Problem:
Every line of the material is to be repeated exactly as it stands.

Data:
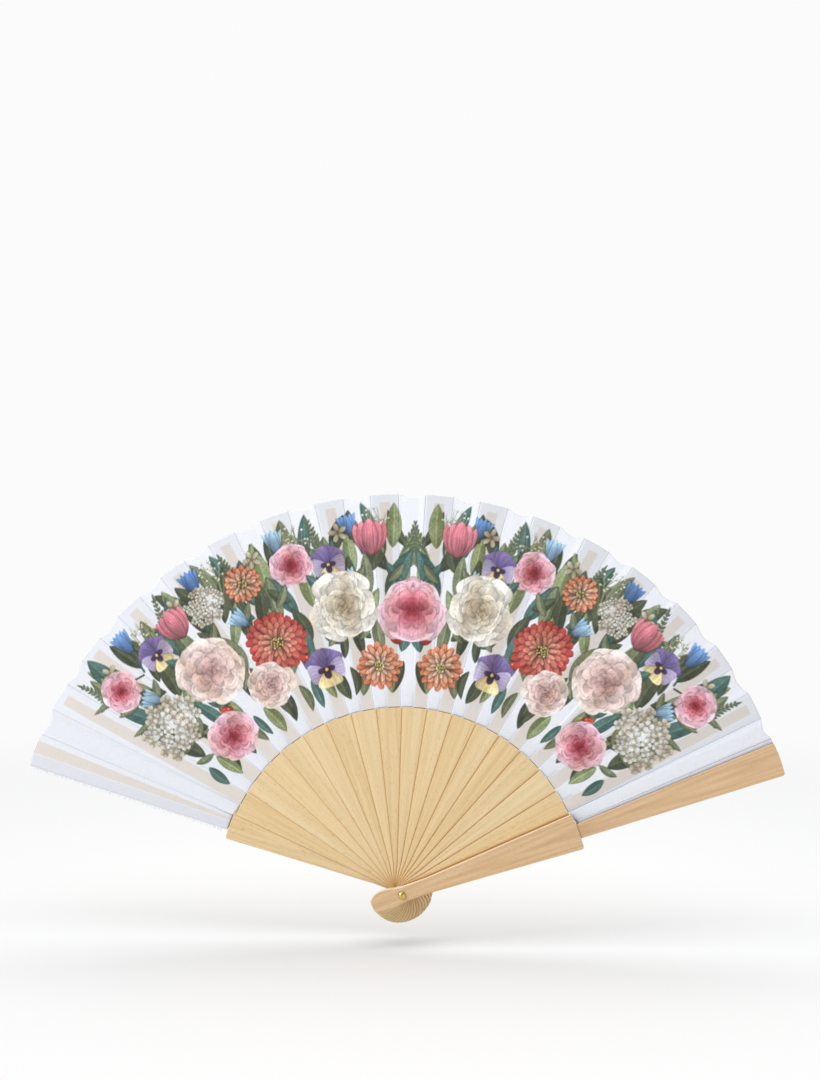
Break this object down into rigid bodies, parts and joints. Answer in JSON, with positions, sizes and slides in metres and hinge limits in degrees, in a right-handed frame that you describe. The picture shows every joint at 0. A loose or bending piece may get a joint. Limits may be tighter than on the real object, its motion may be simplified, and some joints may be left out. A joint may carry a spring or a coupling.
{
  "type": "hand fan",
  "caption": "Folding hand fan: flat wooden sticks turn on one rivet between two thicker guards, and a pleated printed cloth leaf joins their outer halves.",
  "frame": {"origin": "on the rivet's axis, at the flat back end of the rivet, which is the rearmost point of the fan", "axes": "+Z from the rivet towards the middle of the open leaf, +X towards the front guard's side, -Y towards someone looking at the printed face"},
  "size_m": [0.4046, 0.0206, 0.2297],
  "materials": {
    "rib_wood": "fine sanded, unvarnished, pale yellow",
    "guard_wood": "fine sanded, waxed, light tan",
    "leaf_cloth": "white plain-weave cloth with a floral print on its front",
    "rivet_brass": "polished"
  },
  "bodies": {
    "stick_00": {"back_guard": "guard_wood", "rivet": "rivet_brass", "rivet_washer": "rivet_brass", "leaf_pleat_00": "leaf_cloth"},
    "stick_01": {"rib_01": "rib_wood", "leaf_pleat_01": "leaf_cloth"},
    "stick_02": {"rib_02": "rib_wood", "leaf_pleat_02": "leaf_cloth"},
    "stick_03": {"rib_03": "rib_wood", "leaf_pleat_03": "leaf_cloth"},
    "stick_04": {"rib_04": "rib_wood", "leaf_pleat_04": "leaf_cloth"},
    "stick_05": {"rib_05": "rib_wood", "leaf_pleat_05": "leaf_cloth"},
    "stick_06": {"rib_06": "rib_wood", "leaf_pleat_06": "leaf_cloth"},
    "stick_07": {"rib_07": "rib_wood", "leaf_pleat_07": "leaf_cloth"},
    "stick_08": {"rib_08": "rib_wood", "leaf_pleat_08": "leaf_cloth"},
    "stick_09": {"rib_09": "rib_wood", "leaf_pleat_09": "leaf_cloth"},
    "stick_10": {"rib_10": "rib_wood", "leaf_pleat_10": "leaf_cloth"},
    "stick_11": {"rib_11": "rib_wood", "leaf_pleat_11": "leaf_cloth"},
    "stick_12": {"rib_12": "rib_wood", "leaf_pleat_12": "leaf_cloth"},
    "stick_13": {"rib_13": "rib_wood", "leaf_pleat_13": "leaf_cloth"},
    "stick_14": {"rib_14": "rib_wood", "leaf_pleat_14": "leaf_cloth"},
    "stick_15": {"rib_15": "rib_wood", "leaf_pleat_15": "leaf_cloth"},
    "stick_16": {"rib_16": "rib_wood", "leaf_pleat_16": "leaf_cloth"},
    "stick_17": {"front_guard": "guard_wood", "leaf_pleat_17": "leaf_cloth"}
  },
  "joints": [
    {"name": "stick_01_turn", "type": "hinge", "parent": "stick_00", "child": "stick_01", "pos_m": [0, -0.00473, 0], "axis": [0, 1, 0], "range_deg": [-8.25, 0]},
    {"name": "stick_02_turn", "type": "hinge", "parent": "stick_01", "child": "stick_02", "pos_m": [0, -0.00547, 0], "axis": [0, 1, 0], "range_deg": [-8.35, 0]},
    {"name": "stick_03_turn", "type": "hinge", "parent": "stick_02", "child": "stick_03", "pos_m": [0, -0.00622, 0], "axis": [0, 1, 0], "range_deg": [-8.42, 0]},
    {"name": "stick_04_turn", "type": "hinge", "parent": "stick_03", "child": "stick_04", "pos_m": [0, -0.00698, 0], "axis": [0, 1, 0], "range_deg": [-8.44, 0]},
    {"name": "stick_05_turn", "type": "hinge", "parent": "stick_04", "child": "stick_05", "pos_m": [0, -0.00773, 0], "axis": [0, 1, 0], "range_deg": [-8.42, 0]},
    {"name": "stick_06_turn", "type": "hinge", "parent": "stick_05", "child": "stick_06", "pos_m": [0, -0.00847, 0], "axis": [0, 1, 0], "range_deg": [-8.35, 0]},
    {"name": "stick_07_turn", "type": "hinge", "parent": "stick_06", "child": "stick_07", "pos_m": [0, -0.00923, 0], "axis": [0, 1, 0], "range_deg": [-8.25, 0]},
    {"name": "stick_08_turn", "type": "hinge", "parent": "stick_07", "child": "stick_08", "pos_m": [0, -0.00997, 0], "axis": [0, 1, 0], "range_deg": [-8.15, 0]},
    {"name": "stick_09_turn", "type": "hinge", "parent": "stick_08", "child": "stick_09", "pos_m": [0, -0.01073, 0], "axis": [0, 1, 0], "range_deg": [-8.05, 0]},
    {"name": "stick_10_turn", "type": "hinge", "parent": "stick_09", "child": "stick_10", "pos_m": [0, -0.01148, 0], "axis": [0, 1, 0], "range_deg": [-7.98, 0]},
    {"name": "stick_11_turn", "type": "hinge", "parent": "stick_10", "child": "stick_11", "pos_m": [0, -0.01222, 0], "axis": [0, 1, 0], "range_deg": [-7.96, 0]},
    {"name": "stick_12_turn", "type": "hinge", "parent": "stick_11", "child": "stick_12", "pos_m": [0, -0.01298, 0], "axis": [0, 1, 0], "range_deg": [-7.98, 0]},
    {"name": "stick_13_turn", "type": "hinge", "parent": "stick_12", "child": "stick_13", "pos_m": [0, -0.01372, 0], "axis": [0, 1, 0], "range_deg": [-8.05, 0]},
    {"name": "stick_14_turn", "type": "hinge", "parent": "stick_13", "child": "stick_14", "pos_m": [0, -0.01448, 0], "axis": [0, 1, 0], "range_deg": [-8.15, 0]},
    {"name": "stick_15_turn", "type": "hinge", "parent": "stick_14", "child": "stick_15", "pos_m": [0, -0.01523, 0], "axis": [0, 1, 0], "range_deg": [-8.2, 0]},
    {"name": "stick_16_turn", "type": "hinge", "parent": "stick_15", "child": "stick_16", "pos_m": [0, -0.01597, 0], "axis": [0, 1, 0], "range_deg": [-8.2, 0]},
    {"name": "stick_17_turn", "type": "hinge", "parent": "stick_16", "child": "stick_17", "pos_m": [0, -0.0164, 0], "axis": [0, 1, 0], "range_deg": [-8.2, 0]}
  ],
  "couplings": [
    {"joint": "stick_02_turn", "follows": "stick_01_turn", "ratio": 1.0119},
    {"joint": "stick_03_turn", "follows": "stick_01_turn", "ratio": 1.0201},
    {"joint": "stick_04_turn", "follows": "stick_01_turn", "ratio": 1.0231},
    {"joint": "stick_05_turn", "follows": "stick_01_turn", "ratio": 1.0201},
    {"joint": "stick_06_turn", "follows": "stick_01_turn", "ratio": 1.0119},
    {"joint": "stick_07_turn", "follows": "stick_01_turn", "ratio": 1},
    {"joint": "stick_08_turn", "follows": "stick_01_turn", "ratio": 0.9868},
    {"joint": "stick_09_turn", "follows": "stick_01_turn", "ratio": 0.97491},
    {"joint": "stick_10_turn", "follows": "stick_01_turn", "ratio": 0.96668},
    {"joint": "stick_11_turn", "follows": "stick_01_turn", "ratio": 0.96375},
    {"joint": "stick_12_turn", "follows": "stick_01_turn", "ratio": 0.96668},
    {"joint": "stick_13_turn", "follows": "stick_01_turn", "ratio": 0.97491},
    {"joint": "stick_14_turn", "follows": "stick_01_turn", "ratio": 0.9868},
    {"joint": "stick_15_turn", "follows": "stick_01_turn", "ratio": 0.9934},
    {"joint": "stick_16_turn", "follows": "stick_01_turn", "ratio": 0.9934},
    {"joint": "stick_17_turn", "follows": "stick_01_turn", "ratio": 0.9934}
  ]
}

The reply:
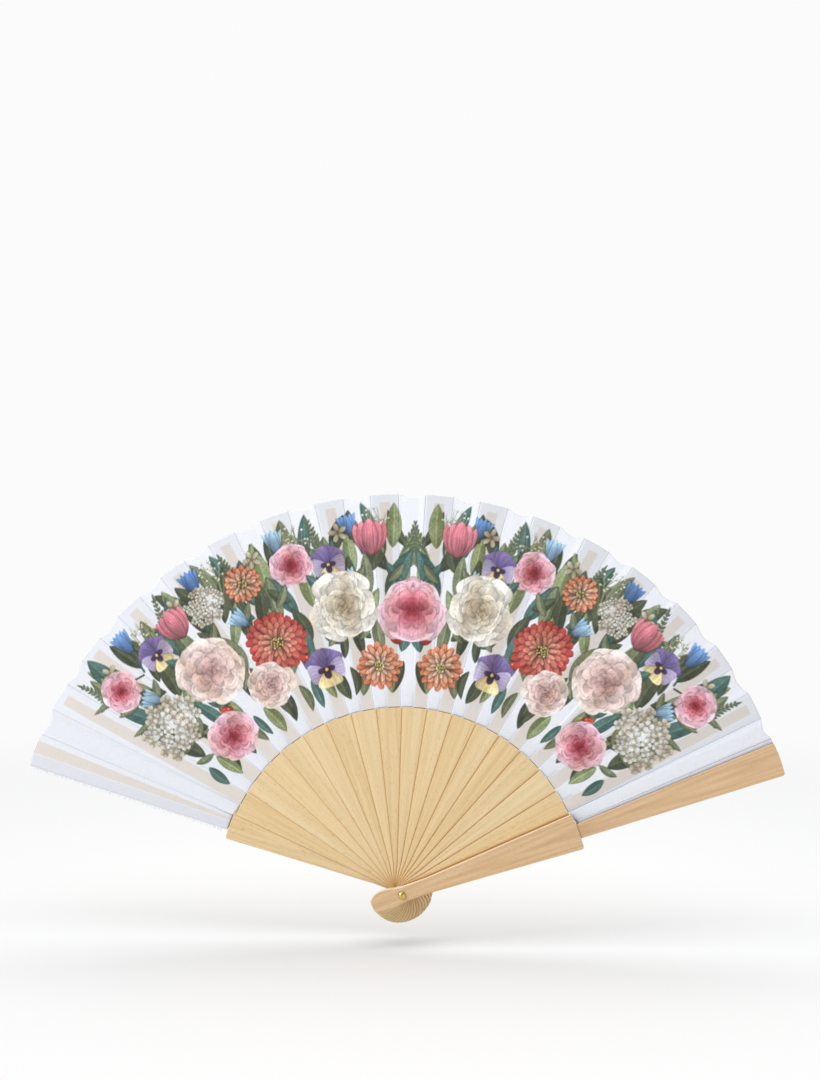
Break this object down into rigid bodies, parts and joints. Answer in JSON, with positions, sizes and slides in metres and hinge limits in degrees, in a right-handed frame that you describe. The picture shows every joint at 0. A loose or bending piece may get a joint. Limits may be tighter than on the real object, its motion may be simplified, and some joints may be left out. A joint may carry a spring or a coupling.
{
  "type": "hand fan",
  "caption": "Folding hand fan: flat wooden sticks turn on one rivet between two thicker guards, and a pleated printed cloth leaf joins their outer halves.",
  "frame": {"origin": "on the rivet's axis, at the flat back end of the rivet, which is the rearmost point of the fan", "axes": "+Z from the rivet towards the middle of the open leaf, +X towards the front guard's side, -Y towards someone looking at the printed face"},
  "size_m": [0.4046, 0.0206, 0.2297],
  "materials": {
    "rib_wood": "fine sanded, unvarnished, pale yellow",
    "guard_wood": "fine sanded, waxed, light tan",
    "leaf_cloth": "white plain-weave cloth with a floral print on its front",
    "rivet_brass": "polished"
  },
  "bodies": {
    "stick_00": {"back_guard": "guard_wood", "rivet": "rivet_brass", "rivet_washer": "rivet_brass", "leaf_pleat_00": "leaf_cloth"},
    "stick_01": {"rib_01": "rib_wood", "leaf_pleat_01": "leaf_cloth"},
    "stick_02": {"rib_02": "rib_wood", "leaf_pleat_02": "leaf_cloth"},
    "stick_03": {"rib_03": "rib_wood", "leaf_pleat_03": "leaf_cloth"},
    "stick_04": {"rib_04": "rib_wood", "leaf_pleat_04": "leaf_cloth"},
    "stick_05": {"rib_05": "rib_wood", "leaf_pleat_05": "leaf_cloth"},
    "stick_06": {"rib_06": "rib_wood", "leaf_pleat_06": "leaf_cloth"},
    "stick_07": {"rib_07": "rib_wood", "leaf_pleat_07": "leaf_cloth"},
    "stick_08": {"rib_08": "rib_wood", "leaf_pleat_08": "leaf_cloth"},
    "stick_09": {"rib_09": "rib_wood", "leaf_pleat_09": "leaf_cloth"},
    "stick_10": {"rib_10": "rib_wood", "leaf_pleat_10": "leaf_cloth"},
    "stick_11": {"rib_11": "rib_wood", "leaf_pleat_11": "leaf_cloth"},
    "stick_12": {"rib_12": "rib_wood", "leaf_pleat_12": "leaf_cloth"},
    "stick_13": {"rib_13": "rib_wood", "leaf_pleat_13": "leaf_cloth"},
    "stick_14": {"rib_14": "rib_wood", "leaf_pleat_14": "leaf_cloth"},
    "stick_15": {"rib_15": "rib_wood", "leaf_pleat_15": "leaf_cloth"},
    "stick_16": {"rib_16": "rib_wood", "leaf_pleat_16": "leaf_cloth"},
    "stick_17": {"front_guard": "guard_wood", "leaf_pleat_17": "leaf_cloth"}
  },
  "joints": [
    {"name": "stick_01_turn", "type": "hinge", "parent": "stick_00", "child": "stick_01", "pos_m": [0, -0.00473, 0], "axis": [0, 1, 0], "range_deg": [-8.25, 0]},
    {"name": "stick_02_turn", "type": "hinge", "parent": "stick_01", "child": "stick_02", "pos_m": [0, -0.00547, 0], "axis": [0, 1, 0], "range_deg": [-8.35, 0]},
    {"name": "stick_03_turn", "type": "hinge", "parent": "stick_02", "child": "stick_03", "pos_m": [0, -0.00622, 0], "axis": [0, 1, 0], "range_deg": [-8.42, 0]},
    {"name": "stick_04_turn", "type": "hinge", "parent": "stick_03", "child": "stick_04", "pos_m": [0, -0.00698, 0], "axis": [0, 1, 0], "range_deg": [-8.44, 0]},
    {"name": "stick_05_turn", "type": "hinge", "parent": "stick_04", "child": "stick_05", "pos_m": [0, -0.00773, 0], "axis": [0, 1, 0], "range_deg": [-8.42, 0]},
    {"name": "stick_06_turn", "type": "hinge", "parent": "stick_05", "child": "stick_06", "pos_m": [0, -0.00847, 0], "axis": [0, 1, 0], "range_deg": [-8.35, 0]},
    {"name": "stick_07_turn", "type": "hinge", "parent": "stick_06", "child": "stick_07", "pos_m": [0, -0.00923, 0], "axis": [0, 1, 0], "range_deg": [-8.25, 0]},
    {"name": "stick_08_turn", "type": "hinge", "parent": "stick_07", "child": "stick_08", "pos_m": [0, -0.00997, 0], "axis": [0, 1, 0], "range_deg": [-8.15, 0]},
    {"name": "stick_09_turn", "type": "hinge", "parent": "stick_08", "child": "stick_09", "pos_m": [0, -0.01073, 0], "axis": [0, 1, 0], "range_deg": [-8.05, 0]},
    {"name": "stick_10_turn", "type": "hinge", "parent": "stick_09", "child": "stick_10", "pos_m": [0, -0.01148, 0], "axis": [0, 1, 0], "range_deg": [-7.98, 0]},
    {"name": "stick_11_turn", "type": "hinge", "parent": "stick_10", "child": "stick_11", "pos_m": [0, -0.01222, 0], "axis": [0, 1, 0], "range_deg": [-7.96, 0]},
    {"name": "stick_12_turn", "type": "hinge", "parent": "stick_11", "child": "stick_12", "pos_m": [0, -0.01298, 0], "axis": [0, 1, 0], "range_deg": [-7.98, 0]},
    {"name": "stick_13_turn", "type": "hinge", "parent": "stick_12", "child": "stick_13", "pos_m": [0, -0.01372, 0], "axis": [0, 1, 0], "range_deg": [-8.05, 0]},
    {"name": "stick_14_turn", "type": "hinge", "parent": "stick_13", "child": "stick_14", "pos_m": [0, -0.01448, 0], "axis": [0, 1, 0], "range_deg": [-8.15, 0]},
    {"name": "stick_15_turn", "type": "hinge", "parent": "stick_14", "child": "stick_15", "pos_m": [0, -0.01523, 0], "axis": [0, 1, 0], "range_deg": [-8.2, 0]},
    {"name": "stick_16_turn", "type": "hinge", "parent": "stick_15", "child": "stick_16", "pos_m": [0, -0.01597, 0], "axis": [0, 1, 0], "range_deg": [-8.2, 0]},
    {"name": "stick_17_turn", "type": "hinge", "parent": "stick_16", "child": "stick_17", "pos_m": [0, -0.0164, 0], "axis": [0, 1, 0], "range_deg": [-8.2, 0]}
  ],
  "couplings": [
    {"joint": "stick_02_turn", "follows": "stick_01_turn", "ratio": 1.0119},
    {"joint": "stick_03_turn", "follows": "stick_01_turn", "ratio": 1.0201},
    {"joint": "stick_04_turn", "follows": "stick_01_turn", "ratio": 1.0231},
    {"joint": "stick_05_turn", "follows": "stick_01_turn", "ratio": 1.0201},
    {"joint": "stick_06_turn", "follows": "stick_01_turn", "ratio": 1.0119},
    {"joint": "stick_07_turn", "follows": "stick_01_turn", "ratio": 1},
    {"joint": "stick_08_turn", "follows": "stick_01_turn", "ratio": 0.9868},
    {"joint": "stick_09_turn", "follows": "stick_01_turn", "ratio": 0.97491},
    {"joint": "stick_10_turn", "follows": "stick_01_turn", "ratio": 0.96668},
    {"joint": "stick_11_turn", "follows": "stick_01_turn", "ratio": 0.96375},
    {"joint": "stick_12_turn", "follows": "stick_01_turn", "ratio": 0.96668},
    {"joint": "stick_13_turn", "follows": "stick_01_turn", "ratio": 0.97491},
    {"joint": "stick_14_turn", "follows": "stick_01_turn", "ratio": 0.9868},
    {"joint": "stick_15_turn", "follows": "stick_01_turn", "ratio": 0.9934},
    {"joint": "stick_16_turn", "follows": "stick_01_turn", "ratio": 0.9934},
    {"joint": "stick_17_turn", "follows": "stick_01_turn", "ratio": 0.9934}
  ]
}